— To be done —
Look for the string "parts" and copy every line that has it.

— Records for this exercise —
((

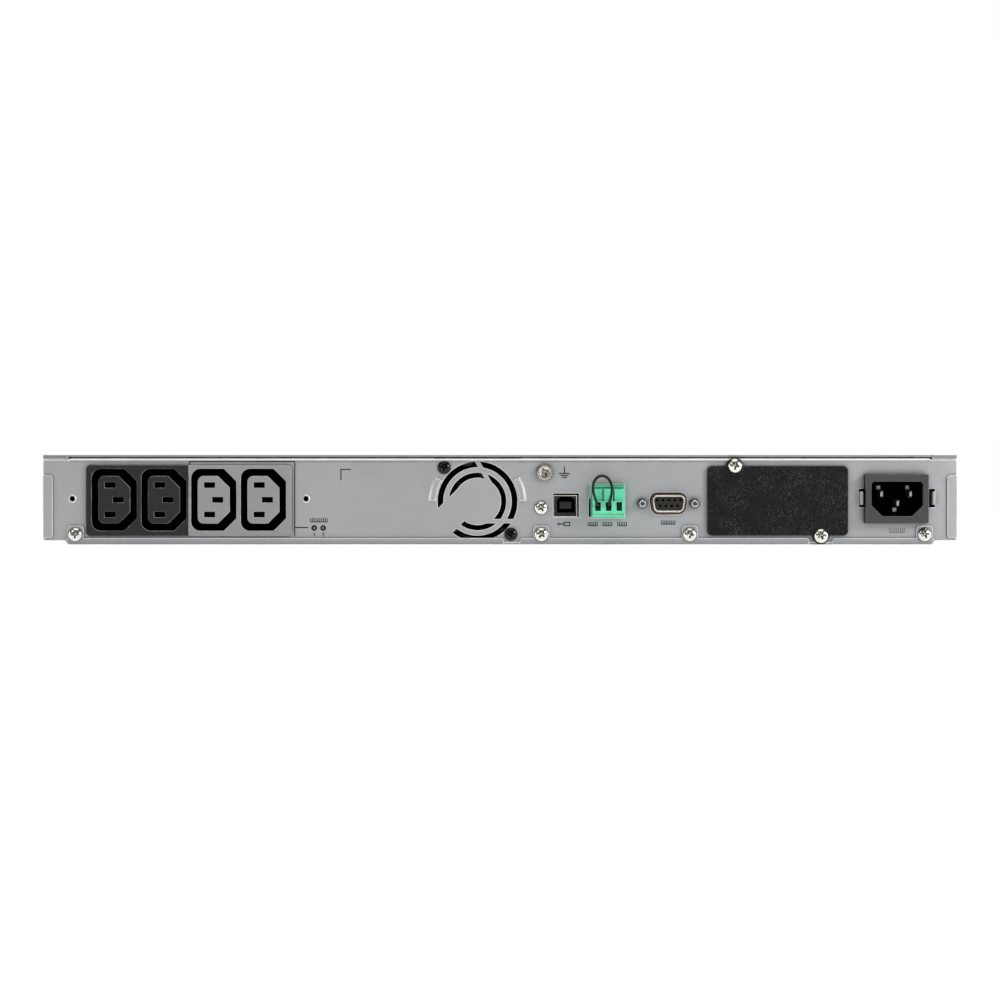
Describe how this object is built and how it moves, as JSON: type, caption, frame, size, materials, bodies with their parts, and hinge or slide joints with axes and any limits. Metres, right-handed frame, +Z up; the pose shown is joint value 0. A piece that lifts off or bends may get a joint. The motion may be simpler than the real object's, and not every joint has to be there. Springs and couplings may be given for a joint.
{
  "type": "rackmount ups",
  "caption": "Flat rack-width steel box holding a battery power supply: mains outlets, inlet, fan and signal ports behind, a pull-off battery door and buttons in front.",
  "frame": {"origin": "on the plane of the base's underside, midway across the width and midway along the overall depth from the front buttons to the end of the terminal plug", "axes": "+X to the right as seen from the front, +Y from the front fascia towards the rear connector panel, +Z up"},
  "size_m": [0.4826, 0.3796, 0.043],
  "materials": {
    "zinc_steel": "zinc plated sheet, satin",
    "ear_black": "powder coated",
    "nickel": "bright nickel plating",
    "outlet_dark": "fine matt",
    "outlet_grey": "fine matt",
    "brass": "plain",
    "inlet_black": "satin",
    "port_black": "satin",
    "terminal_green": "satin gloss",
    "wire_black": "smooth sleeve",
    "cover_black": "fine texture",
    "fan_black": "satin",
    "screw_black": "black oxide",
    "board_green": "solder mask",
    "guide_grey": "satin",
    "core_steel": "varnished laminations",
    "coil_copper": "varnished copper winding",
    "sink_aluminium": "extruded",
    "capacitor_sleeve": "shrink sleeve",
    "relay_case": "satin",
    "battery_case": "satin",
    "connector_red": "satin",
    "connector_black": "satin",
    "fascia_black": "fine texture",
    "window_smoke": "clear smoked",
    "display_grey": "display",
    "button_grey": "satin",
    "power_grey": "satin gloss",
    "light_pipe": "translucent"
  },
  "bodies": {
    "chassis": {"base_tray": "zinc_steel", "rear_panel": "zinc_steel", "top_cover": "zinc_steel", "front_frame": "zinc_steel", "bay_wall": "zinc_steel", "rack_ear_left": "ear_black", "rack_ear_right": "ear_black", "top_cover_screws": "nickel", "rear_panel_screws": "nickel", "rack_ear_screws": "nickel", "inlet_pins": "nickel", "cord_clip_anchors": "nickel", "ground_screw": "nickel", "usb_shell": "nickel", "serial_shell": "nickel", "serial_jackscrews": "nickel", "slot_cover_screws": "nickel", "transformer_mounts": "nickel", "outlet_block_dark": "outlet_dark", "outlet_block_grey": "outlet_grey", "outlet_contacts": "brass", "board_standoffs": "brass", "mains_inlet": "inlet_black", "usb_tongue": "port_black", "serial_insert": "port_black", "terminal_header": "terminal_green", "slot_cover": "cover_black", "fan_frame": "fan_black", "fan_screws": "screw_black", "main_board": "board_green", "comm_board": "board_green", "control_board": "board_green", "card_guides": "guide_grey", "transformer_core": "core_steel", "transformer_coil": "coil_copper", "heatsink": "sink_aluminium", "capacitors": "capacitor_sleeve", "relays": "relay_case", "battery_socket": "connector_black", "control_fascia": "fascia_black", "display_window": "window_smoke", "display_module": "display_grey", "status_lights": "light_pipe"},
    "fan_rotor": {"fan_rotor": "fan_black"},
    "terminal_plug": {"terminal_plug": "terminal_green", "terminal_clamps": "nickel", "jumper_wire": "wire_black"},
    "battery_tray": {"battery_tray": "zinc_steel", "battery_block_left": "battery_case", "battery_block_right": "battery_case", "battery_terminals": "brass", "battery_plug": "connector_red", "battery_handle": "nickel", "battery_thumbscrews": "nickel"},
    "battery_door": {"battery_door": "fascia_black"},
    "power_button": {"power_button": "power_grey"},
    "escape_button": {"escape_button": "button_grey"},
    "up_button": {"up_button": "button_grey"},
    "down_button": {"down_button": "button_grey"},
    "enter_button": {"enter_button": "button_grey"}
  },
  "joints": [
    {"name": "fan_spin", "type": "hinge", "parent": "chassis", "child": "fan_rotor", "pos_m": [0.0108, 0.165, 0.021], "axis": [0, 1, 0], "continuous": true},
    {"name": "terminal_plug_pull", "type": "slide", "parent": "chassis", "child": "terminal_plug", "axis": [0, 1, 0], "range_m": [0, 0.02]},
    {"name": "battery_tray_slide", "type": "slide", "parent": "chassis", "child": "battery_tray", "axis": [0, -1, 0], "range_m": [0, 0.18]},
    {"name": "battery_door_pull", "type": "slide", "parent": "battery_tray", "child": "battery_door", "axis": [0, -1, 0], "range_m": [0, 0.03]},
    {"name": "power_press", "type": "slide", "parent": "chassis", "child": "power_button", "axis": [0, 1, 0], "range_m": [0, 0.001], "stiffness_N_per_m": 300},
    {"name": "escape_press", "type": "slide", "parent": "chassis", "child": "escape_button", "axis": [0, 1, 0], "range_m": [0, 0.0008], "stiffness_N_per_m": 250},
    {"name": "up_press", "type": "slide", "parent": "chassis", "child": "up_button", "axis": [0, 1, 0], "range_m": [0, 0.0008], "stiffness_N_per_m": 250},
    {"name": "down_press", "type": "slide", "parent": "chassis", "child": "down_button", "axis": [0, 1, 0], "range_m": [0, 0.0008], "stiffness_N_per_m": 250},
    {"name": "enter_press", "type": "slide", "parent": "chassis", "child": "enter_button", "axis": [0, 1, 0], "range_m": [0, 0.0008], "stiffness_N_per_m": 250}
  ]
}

))
((

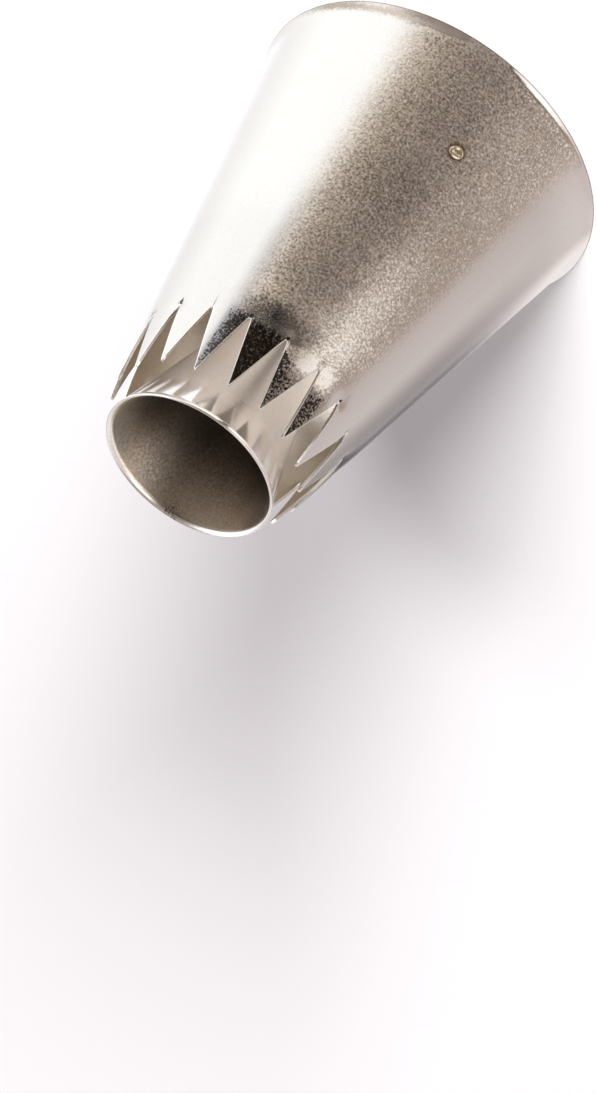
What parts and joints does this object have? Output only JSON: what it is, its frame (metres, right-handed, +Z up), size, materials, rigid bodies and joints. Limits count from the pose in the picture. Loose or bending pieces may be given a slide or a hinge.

))

— The output —
Describe how this object is built and how it moves, as JSON: type, caption, frame, size, materials, bodies with their parts, and hinge or slide joints with axes and any limits. Metres, right-handed frame, +Z up; the pose shown is joint value 0. A piece that lifts off or bends may get a joint. The motion may be simpler than the real object's, and not every joint has to be there. Springs and couplings may be given for a joint.
What parts and joints does this object have? Output only JSON: what it is, its frame (metres, right-handed, +Z up), size, materials, rigid bodies and joints. Limits count from the pose in the picture. Loose or bending pieces may be given a slide or a hinge.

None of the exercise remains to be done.